Importantly, any method you choose to light hardwood lump charcoals or charcoal briquettes should not impact the taste and aroma of your food in any way. It should also have no harmful health effects, either during use or storage as a result of consuming the food you make.
Common Methods of Lighting Charcoal
There are quite a few common methods to start a charcoal grill, each with its own pros and cons. Before we discuss them in more detail, let us take a look at these methods:
- Using a chimney starter
- Using an electric starter
- Using paper and kindling
- Using a fire starter
- Using lighter fluid or starter fluid
However, these methods are not all the same in terms of safety and final results. Let us dive deeper into these methods and discuss our recommendations for the best way to light charcoal. Recently we published an article on the best charcoal starters.
Not Recommended – Using Lighter Fluid
While quite a few people use lighter fluid (also known as starter fluid) to get their charcoal going, this is a method that we strongly do not recommend. You’ll see it recommended to squirt lighter fluid on your unlit charcoal and to add more lighter fluid if needed after the lump charcoal is lit.
It is easy to understand the appeal of lighter fluid; these fluids light charcoal fast and are one of the easiest methods of getting your grill burning hot.
However, if you look beyond these apparent advantages of lighter fluid, it will become clear why we do not recommend this method.
Lighter Fluid Issues
The first issue with starter fluid has to do with fire safety.

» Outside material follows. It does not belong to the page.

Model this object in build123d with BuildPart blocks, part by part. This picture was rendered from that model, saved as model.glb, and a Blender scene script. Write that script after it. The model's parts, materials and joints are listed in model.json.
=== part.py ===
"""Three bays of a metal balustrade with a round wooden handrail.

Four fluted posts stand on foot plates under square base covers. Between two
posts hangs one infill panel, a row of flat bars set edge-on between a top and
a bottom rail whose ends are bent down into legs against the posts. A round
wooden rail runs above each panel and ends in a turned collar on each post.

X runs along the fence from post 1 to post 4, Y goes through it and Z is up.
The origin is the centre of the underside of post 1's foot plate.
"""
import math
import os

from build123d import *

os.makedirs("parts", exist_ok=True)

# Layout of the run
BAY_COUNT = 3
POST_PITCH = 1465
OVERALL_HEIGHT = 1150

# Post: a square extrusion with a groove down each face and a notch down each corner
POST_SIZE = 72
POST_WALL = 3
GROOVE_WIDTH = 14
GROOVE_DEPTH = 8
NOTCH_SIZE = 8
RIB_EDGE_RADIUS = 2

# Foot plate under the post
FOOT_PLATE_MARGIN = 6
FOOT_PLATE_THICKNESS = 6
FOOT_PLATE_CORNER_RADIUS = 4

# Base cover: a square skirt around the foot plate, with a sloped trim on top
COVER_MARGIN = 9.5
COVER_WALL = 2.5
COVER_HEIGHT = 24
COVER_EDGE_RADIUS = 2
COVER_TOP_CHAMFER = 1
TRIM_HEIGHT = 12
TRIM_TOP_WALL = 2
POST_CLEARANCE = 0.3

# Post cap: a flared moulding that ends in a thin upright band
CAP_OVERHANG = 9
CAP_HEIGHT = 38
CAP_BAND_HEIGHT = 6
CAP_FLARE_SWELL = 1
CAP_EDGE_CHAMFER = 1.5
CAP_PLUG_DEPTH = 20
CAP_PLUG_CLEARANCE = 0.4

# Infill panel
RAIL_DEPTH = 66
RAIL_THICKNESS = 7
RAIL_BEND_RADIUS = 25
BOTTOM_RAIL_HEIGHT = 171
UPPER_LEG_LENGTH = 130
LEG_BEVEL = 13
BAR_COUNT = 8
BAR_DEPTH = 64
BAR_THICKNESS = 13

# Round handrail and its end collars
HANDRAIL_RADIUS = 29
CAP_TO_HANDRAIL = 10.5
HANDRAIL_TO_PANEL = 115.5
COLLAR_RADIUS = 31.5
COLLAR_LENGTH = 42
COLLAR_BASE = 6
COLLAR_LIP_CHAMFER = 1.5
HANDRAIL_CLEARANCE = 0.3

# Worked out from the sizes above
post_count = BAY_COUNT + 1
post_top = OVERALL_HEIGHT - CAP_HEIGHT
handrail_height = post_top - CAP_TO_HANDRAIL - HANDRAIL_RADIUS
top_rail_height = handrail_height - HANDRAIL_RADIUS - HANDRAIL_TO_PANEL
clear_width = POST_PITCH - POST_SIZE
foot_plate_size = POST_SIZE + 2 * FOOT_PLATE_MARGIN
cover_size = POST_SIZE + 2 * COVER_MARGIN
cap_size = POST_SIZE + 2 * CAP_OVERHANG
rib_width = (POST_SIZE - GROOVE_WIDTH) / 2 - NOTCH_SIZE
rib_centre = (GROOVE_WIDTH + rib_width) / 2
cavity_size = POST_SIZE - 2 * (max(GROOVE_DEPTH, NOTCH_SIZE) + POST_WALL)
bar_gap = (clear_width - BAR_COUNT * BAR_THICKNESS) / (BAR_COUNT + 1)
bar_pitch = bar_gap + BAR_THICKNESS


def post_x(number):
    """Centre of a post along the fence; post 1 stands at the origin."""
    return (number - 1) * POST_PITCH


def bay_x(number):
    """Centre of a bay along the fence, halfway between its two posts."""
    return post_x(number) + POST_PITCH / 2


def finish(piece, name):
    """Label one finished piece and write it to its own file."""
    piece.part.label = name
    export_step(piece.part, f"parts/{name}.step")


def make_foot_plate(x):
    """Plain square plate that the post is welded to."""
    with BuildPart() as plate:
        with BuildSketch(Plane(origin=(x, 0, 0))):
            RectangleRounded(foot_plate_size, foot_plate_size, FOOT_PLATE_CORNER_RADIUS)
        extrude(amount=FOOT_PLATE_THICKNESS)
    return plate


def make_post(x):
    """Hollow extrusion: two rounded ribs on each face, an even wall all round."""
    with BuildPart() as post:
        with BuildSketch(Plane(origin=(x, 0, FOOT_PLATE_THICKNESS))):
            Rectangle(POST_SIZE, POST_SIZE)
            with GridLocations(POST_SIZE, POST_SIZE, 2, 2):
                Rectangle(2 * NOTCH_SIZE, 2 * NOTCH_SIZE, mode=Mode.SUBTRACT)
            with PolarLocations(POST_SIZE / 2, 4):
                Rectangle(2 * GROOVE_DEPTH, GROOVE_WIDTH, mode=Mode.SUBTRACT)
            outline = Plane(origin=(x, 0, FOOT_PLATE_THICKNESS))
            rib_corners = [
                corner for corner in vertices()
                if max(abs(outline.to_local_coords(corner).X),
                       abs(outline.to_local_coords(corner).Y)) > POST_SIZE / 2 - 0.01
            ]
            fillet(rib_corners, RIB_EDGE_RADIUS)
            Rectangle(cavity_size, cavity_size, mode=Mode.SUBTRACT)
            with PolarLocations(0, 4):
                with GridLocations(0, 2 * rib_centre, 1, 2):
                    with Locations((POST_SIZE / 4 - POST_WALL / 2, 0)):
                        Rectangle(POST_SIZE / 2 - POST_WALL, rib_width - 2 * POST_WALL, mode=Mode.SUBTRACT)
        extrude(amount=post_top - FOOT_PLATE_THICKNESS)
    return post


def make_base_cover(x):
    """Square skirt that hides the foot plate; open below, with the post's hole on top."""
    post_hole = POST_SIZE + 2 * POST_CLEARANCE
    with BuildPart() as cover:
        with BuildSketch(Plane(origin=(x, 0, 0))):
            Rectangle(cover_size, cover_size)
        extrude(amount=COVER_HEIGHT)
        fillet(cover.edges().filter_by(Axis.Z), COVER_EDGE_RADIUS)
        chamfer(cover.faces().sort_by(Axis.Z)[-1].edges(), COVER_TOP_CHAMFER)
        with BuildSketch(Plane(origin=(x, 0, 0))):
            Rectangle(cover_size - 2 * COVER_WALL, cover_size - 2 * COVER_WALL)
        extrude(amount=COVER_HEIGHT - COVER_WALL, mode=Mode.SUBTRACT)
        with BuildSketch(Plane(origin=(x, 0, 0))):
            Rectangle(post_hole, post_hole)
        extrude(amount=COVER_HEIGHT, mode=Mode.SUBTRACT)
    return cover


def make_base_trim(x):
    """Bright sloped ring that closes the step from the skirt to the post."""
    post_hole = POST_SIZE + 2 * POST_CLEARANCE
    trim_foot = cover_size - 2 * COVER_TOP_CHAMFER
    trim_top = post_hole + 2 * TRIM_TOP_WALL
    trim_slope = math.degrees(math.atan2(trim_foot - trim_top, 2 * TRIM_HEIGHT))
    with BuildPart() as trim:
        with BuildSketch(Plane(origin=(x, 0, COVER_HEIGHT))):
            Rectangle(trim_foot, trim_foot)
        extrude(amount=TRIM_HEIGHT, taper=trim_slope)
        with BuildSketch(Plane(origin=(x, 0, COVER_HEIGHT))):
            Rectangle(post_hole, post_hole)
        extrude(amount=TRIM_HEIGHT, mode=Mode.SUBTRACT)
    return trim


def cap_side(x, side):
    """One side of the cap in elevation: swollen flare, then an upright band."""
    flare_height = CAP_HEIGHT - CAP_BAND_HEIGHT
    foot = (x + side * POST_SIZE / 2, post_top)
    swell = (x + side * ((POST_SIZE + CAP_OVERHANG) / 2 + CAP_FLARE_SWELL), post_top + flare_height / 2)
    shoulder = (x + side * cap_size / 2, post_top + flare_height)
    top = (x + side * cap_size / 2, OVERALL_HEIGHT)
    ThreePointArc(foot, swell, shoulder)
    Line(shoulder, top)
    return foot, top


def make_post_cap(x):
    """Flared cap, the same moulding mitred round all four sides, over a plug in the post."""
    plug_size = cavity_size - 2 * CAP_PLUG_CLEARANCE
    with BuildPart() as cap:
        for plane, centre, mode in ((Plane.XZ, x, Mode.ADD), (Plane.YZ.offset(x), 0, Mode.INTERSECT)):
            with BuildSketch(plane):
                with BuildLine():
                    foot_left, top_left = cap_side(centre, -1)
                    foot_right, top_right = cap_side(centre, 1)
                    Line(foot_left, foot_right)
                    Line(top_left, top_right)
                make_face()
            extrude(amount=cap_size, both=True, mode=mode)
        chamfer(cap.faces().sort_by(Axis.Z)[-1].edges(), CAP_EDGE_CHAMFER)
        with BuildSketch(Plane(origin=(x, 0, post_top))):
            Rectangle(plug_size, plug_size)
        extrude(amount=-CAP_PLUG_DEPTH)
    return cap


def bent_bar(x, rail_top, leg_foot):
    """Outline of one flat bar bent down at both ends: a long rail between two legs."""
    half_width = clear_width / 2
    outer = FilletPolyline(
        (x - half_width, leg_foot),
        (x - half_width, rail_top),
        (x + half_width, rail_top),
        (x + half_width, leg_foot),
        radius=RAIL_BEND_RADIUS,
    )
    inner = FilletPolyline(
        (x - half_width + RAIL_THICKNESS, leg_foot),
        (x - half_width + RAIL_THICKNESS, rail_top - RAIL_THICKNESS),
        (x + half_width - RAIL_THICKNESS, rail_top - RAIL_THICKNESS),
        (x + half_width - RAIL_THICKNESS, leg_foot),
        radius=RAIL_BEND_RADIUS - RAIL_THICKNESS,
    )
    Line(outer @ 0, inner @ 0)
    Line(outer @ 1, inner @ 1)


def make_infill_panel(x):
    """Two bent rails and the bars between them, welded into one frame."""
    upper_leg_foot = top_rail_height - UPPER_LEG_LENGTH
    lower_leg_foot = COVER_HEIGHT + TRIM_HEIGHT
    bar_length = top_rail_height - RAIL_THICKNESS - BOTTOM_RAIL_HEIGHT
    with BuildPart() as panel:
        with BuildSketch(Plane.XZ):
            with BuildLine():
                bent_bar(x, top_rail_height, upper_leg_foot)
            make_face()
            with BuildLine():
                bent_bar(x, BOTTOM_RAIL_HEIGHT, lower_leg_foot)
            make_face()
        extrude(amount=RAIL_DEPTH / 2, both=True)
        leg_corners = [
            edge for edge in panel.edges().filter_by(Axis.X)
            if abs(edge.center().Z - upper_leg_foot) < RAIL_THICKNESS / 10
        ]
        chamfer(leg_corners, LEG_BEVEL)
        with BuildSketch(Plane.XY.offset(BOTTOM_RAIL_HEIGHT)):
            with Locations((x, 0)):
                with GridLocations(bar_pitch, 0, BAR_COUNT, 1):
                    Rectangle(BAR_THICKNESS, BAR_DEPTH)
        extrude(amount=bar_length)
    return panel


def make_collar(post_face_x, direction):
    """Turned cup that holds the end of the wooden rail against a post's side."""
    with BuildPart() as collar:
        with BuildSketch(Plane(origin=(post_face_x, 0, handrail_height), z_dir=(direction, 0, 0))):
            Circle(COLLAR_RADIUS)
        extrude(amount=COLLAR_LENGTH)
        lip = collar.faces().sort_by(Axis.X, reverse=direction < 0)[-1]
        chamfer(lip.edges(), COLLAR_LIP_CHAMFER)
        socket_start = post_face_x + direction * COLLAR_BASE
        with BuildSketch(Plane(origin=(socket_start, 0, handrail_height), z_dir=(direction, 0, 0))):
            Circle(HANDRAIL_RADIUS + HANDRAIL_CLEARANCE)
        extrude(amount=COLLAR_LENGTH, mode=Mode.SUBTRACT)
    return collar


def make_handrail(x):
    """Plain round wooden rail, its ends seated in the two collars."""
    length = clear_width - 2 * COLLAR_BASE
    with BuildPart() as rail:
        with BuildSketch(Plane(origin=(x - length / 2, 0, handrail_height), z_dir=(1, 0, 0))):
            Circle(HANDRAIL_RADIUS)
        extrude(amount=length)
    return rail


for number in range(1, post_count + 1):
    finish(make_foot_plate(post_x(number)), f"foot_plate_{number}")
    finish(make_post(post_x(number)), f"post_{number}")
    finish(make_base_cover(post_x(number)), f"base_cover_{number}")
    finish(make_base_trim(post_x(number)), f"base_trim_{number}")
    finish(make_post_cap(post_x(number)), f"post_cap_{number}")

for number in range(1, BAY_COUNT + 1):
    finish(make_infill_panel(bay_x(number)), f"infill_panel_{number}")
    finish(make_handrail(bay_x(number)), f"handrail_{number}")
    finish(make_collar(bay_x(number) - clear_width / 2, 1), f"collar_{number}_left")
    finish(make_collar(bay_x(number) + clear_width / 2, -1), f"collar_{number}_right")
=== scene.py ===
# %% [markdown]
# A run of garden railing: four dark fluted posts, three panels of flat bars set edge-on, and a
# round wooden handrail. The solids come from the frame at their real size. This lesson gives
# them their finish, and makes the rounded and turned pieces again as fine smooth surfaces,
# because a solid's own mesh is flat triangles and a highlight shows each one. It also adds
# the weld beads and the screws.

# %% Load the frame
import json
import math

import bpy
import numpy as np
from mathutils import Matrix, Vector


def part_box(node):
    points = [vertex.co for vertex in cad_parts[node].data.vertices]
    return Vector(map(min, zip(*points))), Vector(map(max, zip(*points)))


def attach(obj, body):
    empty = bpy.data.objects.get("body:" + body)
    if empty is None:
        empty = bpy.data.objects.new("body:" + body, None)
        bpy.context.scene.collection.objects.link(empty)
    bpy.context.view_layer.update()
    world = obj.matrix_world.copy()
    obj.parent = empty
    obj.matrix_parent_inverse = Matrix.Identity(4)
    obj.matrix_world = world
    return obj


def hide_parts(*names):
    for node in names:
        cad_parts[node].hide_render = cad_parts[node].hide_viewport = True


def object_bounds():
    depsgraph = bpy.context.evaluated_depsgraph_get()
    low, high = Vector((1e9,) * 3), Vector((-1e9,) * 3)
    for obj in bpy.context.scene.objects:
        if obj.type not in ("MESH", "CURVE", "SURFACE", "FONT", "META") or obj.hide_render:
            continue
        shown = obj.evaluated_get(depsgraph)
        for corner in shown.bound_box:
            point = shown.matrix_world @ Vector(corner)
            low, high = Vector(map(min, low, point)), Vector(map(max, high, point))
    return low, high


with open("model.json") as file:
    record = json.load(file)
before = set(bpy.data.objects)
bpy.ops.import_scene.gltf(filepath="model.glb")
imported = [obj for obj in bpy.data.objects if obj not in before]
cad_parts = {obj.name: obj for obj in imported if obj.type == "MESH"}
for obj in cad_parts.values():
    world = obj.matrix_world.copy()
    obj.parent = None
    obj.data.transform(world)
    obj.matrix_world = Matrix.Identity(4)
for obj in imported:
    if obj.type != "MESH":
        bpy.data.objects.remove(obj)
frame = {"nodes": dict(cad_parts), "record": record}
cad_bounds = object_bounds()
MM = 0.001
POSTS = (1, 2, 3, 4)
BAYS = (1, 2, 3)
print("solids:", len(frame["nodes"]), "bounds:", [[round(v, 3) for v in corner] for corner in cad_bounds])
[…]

Lighter fluid is highly flammable and volatile, a combination that makes it extremely dangerous to store and use. There are quite a few methods of lighting lump charcoal that are far safer and the risk is not worth the reward.
There’s also a good risk, especially for charcoal grill beginners, that too much lighter fluid is added. We don’t need to explain how dangerous that can be, or how it ups the risk that the coals burn you or your food.
You would have to figure out a safe way to store the lighter fluid and ensure that there is no buildup of evaporated fluid before using it. This means that the only safe way to use lighter fluid would be in large, wide-open spaces with good circulation.
Lighter fluid is also volatile. That means you’ll be inhaling it and the chemicals it releases as the lighter fluid burns. Since starter fluid contains volatile organic compounds, this can quickly become a health risk, especially with long-term use or for people with sensitive airways or breathing issues.
The most important deal-breaker for us when it comes to using lighter fluid is the fact that it leaves a chemical residue on the food in many cases. For starters, this can alter the taste of your food and make it significantly worse. You would experience a burnt, acrid, and chemical flavor and aroma on your food, which can ruin a perfectly good meal. This is also a health risk as the chemicals usually generated by burning lighter fluid are really not things you would want to be putting inside your body.
Overall, while the lighter fluid method might look easy and fast at first glance, we do not recommend it for getting a charcoal grill going.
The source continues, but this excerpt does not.